His teammate Evan Wrobel, who finished the season with two NorAm podiums, was right there, too, finishing 10th in season standings.

“Evan makes finals all the time, too,” Laske said, pointing out that throughout the year, SSCV had someone in the men’s final at every NorAm event.



“Gets himself on the podium, has a shot at making that World Cup, is putting down big runs, has the triple cork — so those two were really kind of battling it out on our team.”

Right in the middle is 14-year-old Ollie Martin, who wound up eighth overall in the NorAm standings and had to decline the World Cup start he earned because he is too young.

“That was a huge bummer,” Laske said of Martin, who will be World Cup-eligible as a 15-year-old next season.

Kade Martin and Augustinho Teixeira also made World Cup starts in the halfpipe, with Martin flying to a 13th-place finish at Mammoth Mountain and Teixeira finishing 26th in Laax, Switzerland, on Jan. 21. Martin and Teixeira finished their seasons with third and seventh-place marks, respectively, at the USASA national championship halfpipe at Copper Mountain on April 5.

Hahna Norman led the club’s female performances, claiming three NorAm podiums, including wins at the Copper Rev Tour and Stoneham, Quebec big air.

“She’s kind of a big hopeful to kind of fill the Jamie Anderson shoes, because right now we don’t really have too many really solid girls at the World Cup level.

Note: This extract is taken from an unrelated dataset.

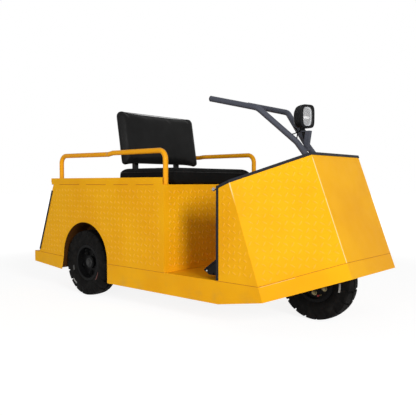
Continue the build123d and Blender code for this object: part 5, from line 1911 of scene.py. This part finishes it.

She’s got a good shot,” Laske said of the 18-year-old.

“She’s out there trying doubles, she’s working on all kinds of different things — kind of pushing women’s riding — so it’s been really fun watching her progress.”

Olivia Lisle also demonstrated her promising talent throughout January, placing third at the Sun Peaks NorAm slopestyle on Jan. 17.

“She’s was riding with Hahna a lot this year,” Laske said. “She just turned 15 and can spin 5, 7, 7, big line, at Copper, which is massive for girls. There’s girls on the U.S. rookie team that won’t do that.”

Lisle’s season ended after a knee injury suffered at the Rev Tour competition on the X-Games course in Aspen.

“She’s going on full recovery right now,” Laske said. “She was by far the standout of the year as far as making a huge jump, pushing the riding for women.”

Norman, DePriest, Wrobel and Martin will all compete for Team USA at the FIS Park and Pipe Junior World Championships in New Zealand Aug. 29-Sept. 8. Martin, whose father is from New Zealand, will spend most of his summer in the country, which has served as a summer on-snow training destination for various North American winter sports teams in the past. Laske said he won’t alter his normal off-season program too much, even with a global event at such a unique point in the calendar.

“We try to do one camp a month just to keep them on snow and then usually take July off so they have a whole month to just be a kid and enjoy summer,” said Laske, who brings his FIS athletes to Mammoth for 10 days in May and Whistler for 10 days in June.

“So I guess it’s not that much out of the norm. There’s pretty much something going every month.”